James Gordon’s and Ross Inman’s definitions of prayer seem to carry similarities to each other too, with one focusing on God-consciousness and the other focusing on a human being’s shared attention and participating presence with God. There is even more to consider between these two essays as well, with Gordon utilizing Schleiermacher and Inman utilizing Schleiermacher’s self-declared nemesis, Karl Barth. Soon after, Katherine Songeregger singles out Schleiermacher in her essay as being a paradigmatic example of the “most natural response” one makes to explain the Holy Spirit praying, all by relying upon “excessive” mystical metaphors (p. 142). Then with James Arcadi’s essay we see a complimentary account to Inman’s regarding serious engagement with select versions of speech-act theory, as well as a utilization of Wolterstorff’s work on God’s speaking and communicating with God.

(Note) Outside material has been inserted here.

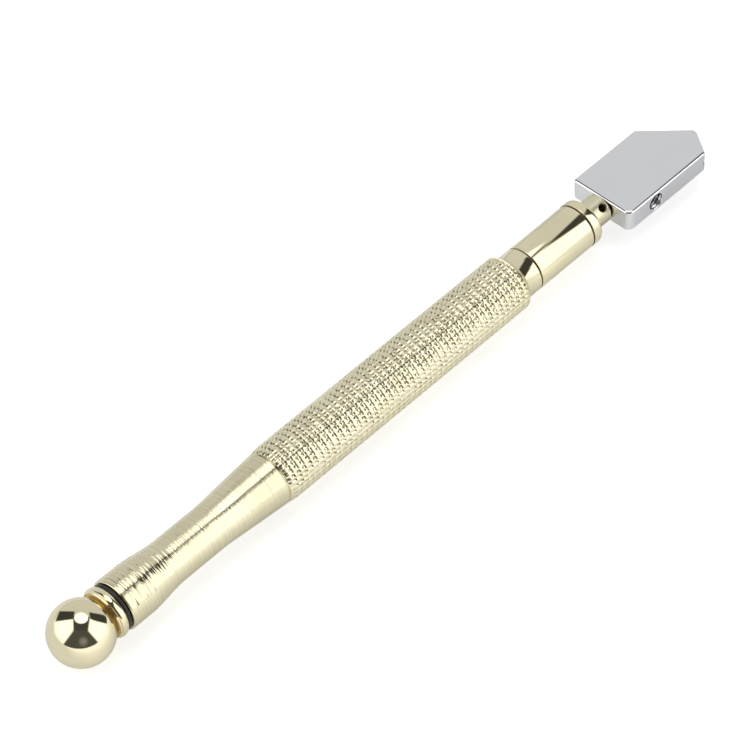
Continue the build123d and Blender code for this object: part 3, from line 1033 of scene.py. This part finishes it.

With these far from exhaustive suggestions for cross-inspectional reading, I have said nothing of other thinkers who might further some of the contributor’s projects, such as James Cone’s work for Kevin Timpe’s essay on lament (a recommendation Timpe welcomes; pp. 111, 114), G.E. Anscombe’s robust philosophy on intention for either fleshing out or jeopardizing Arcadi’s account of prayer as pledge of allegiance,1 and Julian of Norwich’s potentially complimentary theology of prayer with some of Sonderegger’s work.
Overall, Analyzing Prayer is a strong first start for analytic theology’s serious engagement with the difficult and dynamic, yet crucial and wonderful, subject of prayer.
I found Arcadi’s essay deeply problematic (there were others, too), and found writing this book review to be a good, stretching exercise for me—to remember the point and purpose of the medium and context I was constrained by, and to not get bogged down in the particularities of any one essay. It was challenging!